While we can point fingers at the government, condemning them for the delay in passing the Transgender Persons (Protection of Rights) Bill, 2016, the hostility that the transgender community faces in Indian society is not only due to the lack of laws that protect their fundamental rights. It is undeniable that the community desperately needs legal protection, but legislation that recognises them as equal citizens is futile in the absence of social change brought about by an attitude of empathy, and eliminating the ‘othering’ sentiment many among us thoughtlessly fall prey to.

Unfortunately, even those of us who consider ourselves anti-discrimination crusaders and champions of equal rights tend to resort to language and stereotypes that devalue and belittle the legitimacy of trans existence and experiences. It is a vicious and endless cycle. We see the third gender through a very narrow filter because we’ve forced them to exist only on the fringes of society and that lack of visibility, in turn, feeds our long-held beliefs and stereotypes about them.

Even as we wait for the legislative framework to get around to protect a deeply vulnerable section of our society, if you consider yourself an ally, active or passive, or even just a baseline decent human being, here are some things you might want to remember the next time you interact with trans people.

Representational Image. Credit: The Indian Express

1) There is no such thing as an artificial man or woman. Most of the time people are born into the sex that aligns with their gender identity, sometimes they aren’t. Not being born with sex organs, typically associated with a gender, does not make a person less ‘real’, gender-wise. There is no need to fumble around trying to use ‘real’ as a qualifier while trying to talk to/ about or understand trans identity.

2) Speaking of fumbling, pronouns are something we learn in the primary or even pre-primary school. How hard can it be to use the right pronoun while talking to or about transpersons, as an adult? A transman is a ‘he/him’ and a transwoman is a ‘she/her’, and sometimes they use ‘they’ or ‘ze/hir’. If you’re confused, just ask, instead of switching between ‘he’ and ‘she’ and awkwardly settling on the greatly dehumanising ‘it’. Pronouns can be very powerful and using them correctly is the first step to legitimising and showing respect for a transperson’s gender identity.

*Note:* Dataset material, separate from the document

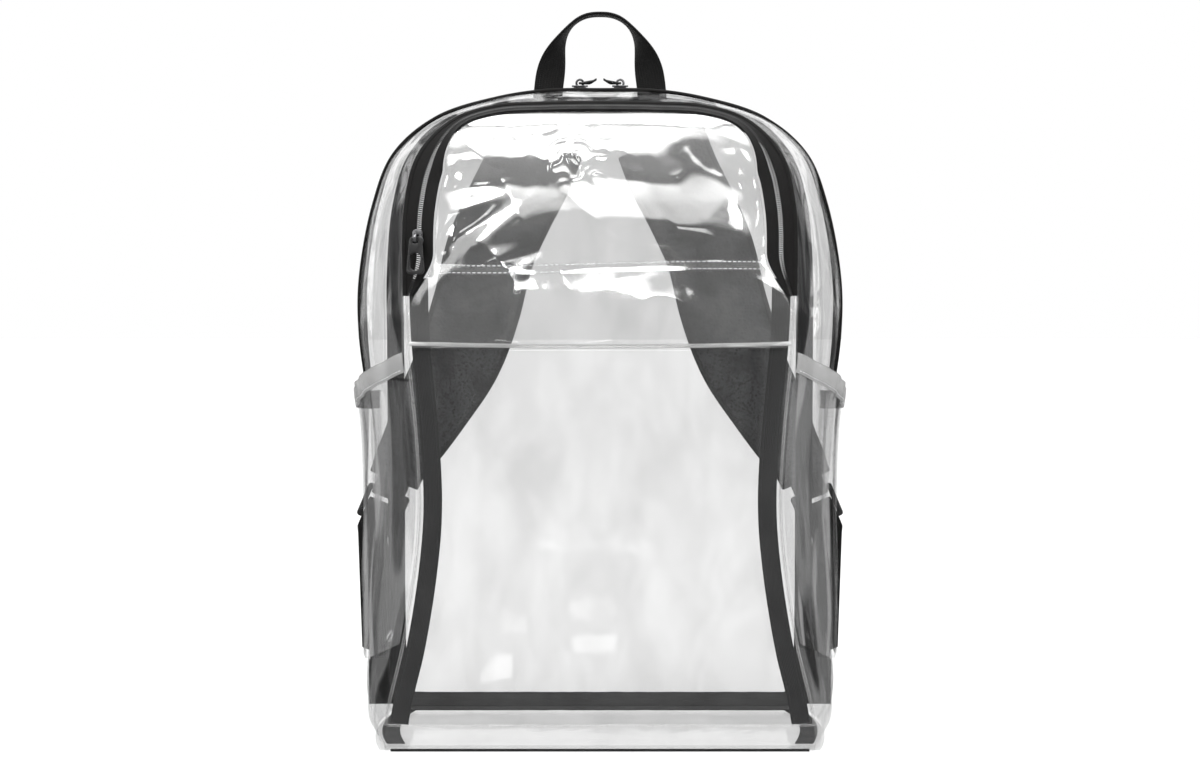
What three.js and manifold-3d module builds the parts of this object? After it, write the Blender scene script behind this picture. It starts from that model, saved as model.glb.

3) Understand that they are not ‘cross-dressing’; they are simply dressing up. Words are powerful, and how we use them to define a group of people invariably affects how we end up thinking of them. Claiming that a transwoman is cross-dressing implies that she is a man, playing the part of a woman. Since transwomen are as ‘real’ as women who were assigned the female sex at birth, there is nothing extraordinary or noteworthy about them dressing in women’s clothing.

Representational Image. Credit: The Indian Express

4) Reject jokes or pop culture that caricatures the transgender community. You become a co-conspirator in their oppression when you encourage humour, art, movies or literature that is patently transphobic. While most of us have learning curves to climb and are susceptible to unintentional oversights, the way transpersons are portrayed in pop culture, particularly Bollywood films, is often deliberately cruel and meant to elicit laughs by taking cheap shots at a vulnerable group of people. That is textbook exploitation. Every time you giggle at rude jokes about the effeminate man in office, or mock a ‘manly’ woman in your neighbourhood, assigning them a trans identity of your own accord, you help awful film franchises like ‘Housefull’ stay in business.

5) People belonging to the third gender are not trophies you collect to feel smug about your woke-ness. If you can’t respect them as human beings and individuals, and expect them to absorb your benevolent sexism gratefully, you’re not really their ally at all.

And finally, hire them. Economic empowerment and financial independence are the most powerful agents of change. If you’re in a position of power, hire them so they can break out of the cycle of economic marginalisation-begging-sex work. Creating an inclusive environment at work, with zero-tolerance policies against discrimination and victimisation, will help closeted transpersons come out and lead authentic lives, slowly changing society’s perception of them.